I’ve commonly heard the world of Dark Souls described as a form of purgatory. This is not accurate. Purgatory is a condition of temporary judgement, a holding cell before final placement in heaven or hell. The predicament in Dark Souls is nothing of the sort. After the final encounter is finished and the inauspicious credits roll, you awaken back in your cell. Make no mistake: this is you, here at the beginning of all things, with a giant boulder looming ominously. At this moment the true difficulty of the prison is revealed. The oppressiveness of this epiphany cannot be overstated.

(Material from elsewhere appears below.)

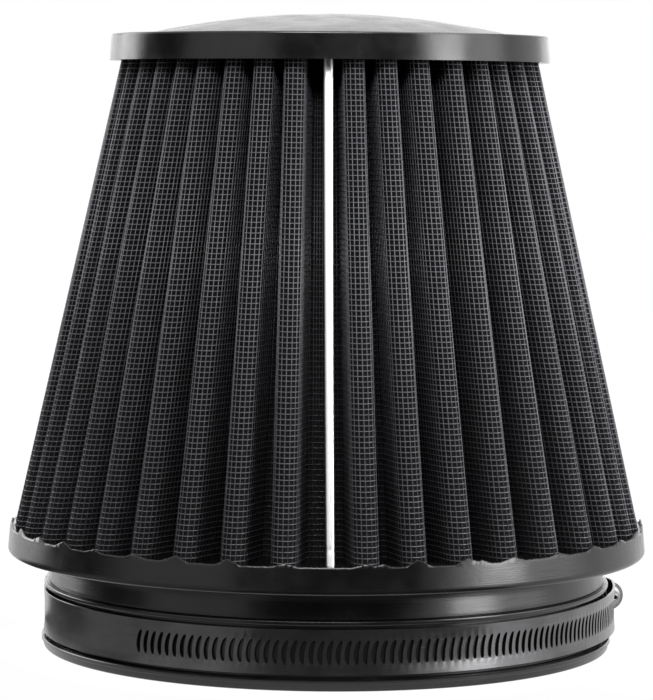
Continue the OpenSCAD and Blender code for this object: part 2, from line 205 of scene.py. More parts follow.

In his analysis, Camus opines that by recognizing his fate, Sisyphus is able to harness it, transfiguring the absurd into a form of heroism. It is the instant, Camus states, when Sisyphus purposefully marches back down the mountain, that he is able to transcend his torment. In this moment of steely resolve, he becomes a hero. I could not rise up to this charge. Dark Souls consumed me, leaving me empty and purposeless. There was a stark moment of consciousness in the middle of my second play through when the futile nature of the situation struck me. I was toiling away for nothing. The task was to keep repeating the cycle, to accept this monstrous lot with hushed accedence, but I couldn’t do it. I didn’t beat Dark Souls even though I had finished the “final” encounter. It had beaten me.
So I ejected the disk and put it away. And I hung my head.